As a social scientist and intellectual, I don't believe any religion, culture, or idea should be exempt from criticism. Whether it's trans rights, Islam, or feminism, the idea should hold up to criticism and analysis.
And, to me, to allow sexist norms in a culture that isn't mine to dictate how I dress would mean being complicit in rape culture -- something I have spent countless hours fighting against.
Rape culture, sexual violence and victim-blaming are unacceptable, whether you're at a Stanford frat party or a Sri Lankan surf town.
Fisherman's Bay is, like, totally my favorite place I surfed in the Weligama/Midigama area.
6. I believe in cultural exchange.
One piece of advice that changed my life was to follow the 80-20 rule. Consume 80% of the time, create 20% of the time.
That's why I started this blog!
But lately, I've realized that travel should also follow the 80-20 rule. You absorb, participate, listen and learn 80% of the time...
But in order for this to be a true cultural exchange, you need to give back 20% of the time.
Whether I'm delighting children in Laos with tales of lobster diving in California, teaching my surf buddies in Malaysia how to swing dance, or explaining the American electoral college system to a Swedish expat, I think it's meaningful and important to give, and not just take. Give knowledge. Give a story, a lesson, an experience. Show and tell what it's like to be you -- because, otherwise, you're just being selfish.
Every day in Sri Lanka, I give. I give cash to tuk tuk drivers and restaurant owners. I give business to local entrepreneurs. But I also give a glimpse into my world. Is it really so horrible for women, men, and children to see a confident, independent Western woman walking alone down the street with a surfboard and a bikini?
Would it be better if they just had no idea what it was like in another part of the world -- or if their only representations of Western women came from porn and Bollywood?
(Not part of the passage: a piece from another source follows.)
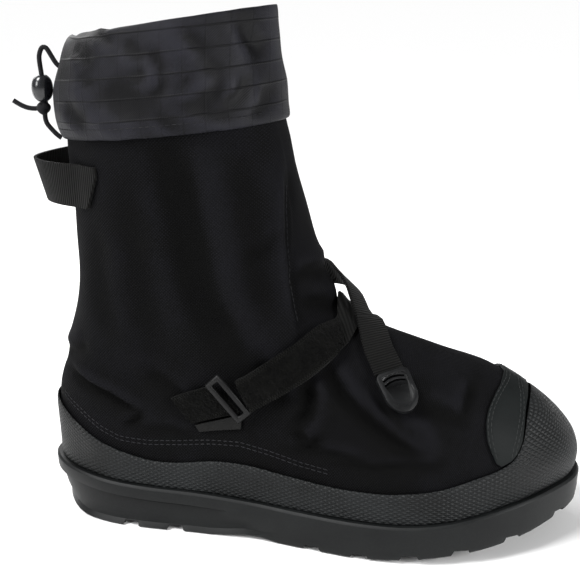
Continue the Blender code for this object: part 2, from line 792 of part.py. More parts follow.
def build_cuff(parts, material):
    """Light nylon cuff, folded over the collar and down the outside."""
    angle = ring_angles(AROUND_CUFF)
    rows = [cuff_ring(row, angle) for row in CUFF_ROWS]
    outer = np.asarray(rows)
    around = np.roll(outer, -1, 1) - np.roll(outer, 1, 1)
    up = np.gradient(outer, axis=0)
    normal = np.cross(around, up)
    normal /= np.linalg.norm(normal, axis=-1, keepdims=True)
    inner = outer - normal * CUFF_THICKNESS
    return closed_rings("cuff", list(outer) + list(inner[::-1]), parts, material)


def build_pull_loop(parts, material):
    """Webbing loop standing off the back of the shaft, sewn down at its ends."""
    end = 0.99
    sewn = 0.74
    angle = np.linspace(-end, end, 33)
    free = np.clip(np.abs(angle) / sewn, 0.0, 1.0)
    stand = (1 - free ** 2) ** 1.5
    top = height_at(1.523) + LOOP_TILT * smooth_step(-angle / end)
    cut = np.clip((np.abs(angle) - 0.82) / (end - 0.82), 0.0, 1.0)
    low = top - LOOP_BAND * (1 - 0.80 * cut)
    rings = []
    for reach, height, lift in ((LOOP_FOOT_REACH, low, 0.0), (LOOP_REACH, top, 0.0),
                                (LOOP_REACH, top, LOOP_THICKNESS),
                                (LOOP_FOOT_REACH, low, LOOP_THICKNESS)):
        off = GAP + reach * stand + lift
        point = on_upper(angle, station_at(angle, height), off)
        point[:, 2] = height
        rings.append(point)
    return capped_strip("pull_loop", np.asarray(rings).transpose(1, 0, 2), parts, material)


def strap_edges(rows, side=1):
    """Both edges of a strap from its rows, as angles and stations."""
    upper_x = sole_x(np.array([row.upper for row in rows]))
    upper_z = height_at([row.upper_level for row in rows])
    lower_x = sole_x(np.array([row.lower for row in rows]))
    lower_z = height_at([row.lower_level for row in rows])
    upper_angle = angle_for(upper_x, upper_z, side)
    lower_angle = angle_for(lower_x, lower_z, side)
    return ((lower_angle, station_at(lower_angle, lower_z)),
            (upper_angle, station_at(upper_angle, upper_z)))


def refine(edge, count):
    """More points along a strap's edge, on one smooth curve."""
    places = np.linspace(0.0, 1.0, len(edge[0]))
    at = np.linspace(0.0, 1.0, count)
    return smooth_value(places, edge[0], at), smooth_value(places, edge[1], at)


def build_anchor(parts, material):
    """Short sewn-down strap end that holds the ring."""
    low, high = strap_edges(ANCHOR_ROWS)
    return band("strap_anchor", refine(low, 7), refine(high, 7), GAP, GAP + ANCHOR_THICKNESS,
                parts, material, steps=4)


def mirrored_edge(edge, ridge_level):
    """A strap's edge carried over the ridge at a level and down the inner side."""
    angle, station = edge
    ridge = station_at(np.pi, height_at(ridge_level))
    return (np.concatenate([angle, [np.pi], 2 * np.pi - angle[::-1]]),
            np.concatenate([station, [ridge], station[::-1]]))


def build_webbing(parts, material):
    """Webbing over the instep, from the ring to the inner side."""
    low, high = strap_edges(HOOK_ROWS)
    low = mirrored_edge(low, RIDGE_LOWER)
    high = mirrored_edge(high, RIDGE_UPPER)
    return band("instep_webbing", refine(low, 33), refine(high, 33), WEBBING_LIFT,
                WEBBING_LIFT + STRAP_THICKNESS, parts, material, steps=4)


def build_hook_strap(parts, material):
    """Free end of the strap, folded back over the ring and pressed down."""
    low, high = strap_edges(HOOK_ROWS)
    under = WEBBING_LIFT + STRAP_THICKNESS + OVERLAY_GAP
    return band("instep_strap", refine(low, 15), refine(high, 15), under, under + HOOK_THICKNESS,
                parts, material, steps=4)


def surface_frame(x, height, side=1):
    """Place and directions on the upper: a point, forward, up and outward."""
    angle = angle_for(x, height, side)
    station = station_at(angle, height)
    point = upper_points(angle, station)
    normal = upper_normals(angle, station)
    up = np.array((0.0, 0.0, 1.0)) - normal * normal[2]
    up /= np.linalg.norm(up)
    return point, np.cross(up, normal), up, normal


def place_on(item, centre, across, along, normal):
    """Move an object's mesh so that its X, Y, Z lie on these directions."""
    across = across / np.linalg.norm(across)
    along = along - across * np.dot(along, across)
    along = along / np.linalg.norm(along)
    outward = np.cross(across, along)
    for vertex in item.data.vertices:
        local = np.array(vertex.co)
        vertex.co = centre + across * local[0] + along * local[1] + outward * local[2]
    item.data.update()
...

I don't believe I should be a passive recipient of another culture. I believe in meaningful exchange, where both parties have the opportunity to gain perspective, learn, and grow.
Because, remember: locals aren't zoo animals to be gawked at. They're human beings to be interacted with.
7. I don't want to.
Probably this should have been my first (or maybe second) point. But, you know, I had to go for the rhetorical effect.
I dress how I want to dress, and I don't dress how I don't want to dress.
Maybe I don't want to be complicit in rape culture.
Maybe I'm afraid my stuff will get stolen when I get in the water.
Maybe it's too hot to walk around in a rash guard.
Maybe it's too uncomfortable to walk around in wet board shorts.
Maybe I just like the feel of the wind and the sun on my skin.
Maybe I'm not obsessed with what others might maybe be thinking about me.
It doesn't really matter, and I don't really need to justify.
I love traveling. I love experiencing and participating in new cultures. But I'm not going to abandon my morals, values, or personality because a couple of white people think I "should."
Again, you're welcome to disagree. You're welcome to travel wherever you want, and dress however you want.
You do you. I'll do me. And we'll both be happy.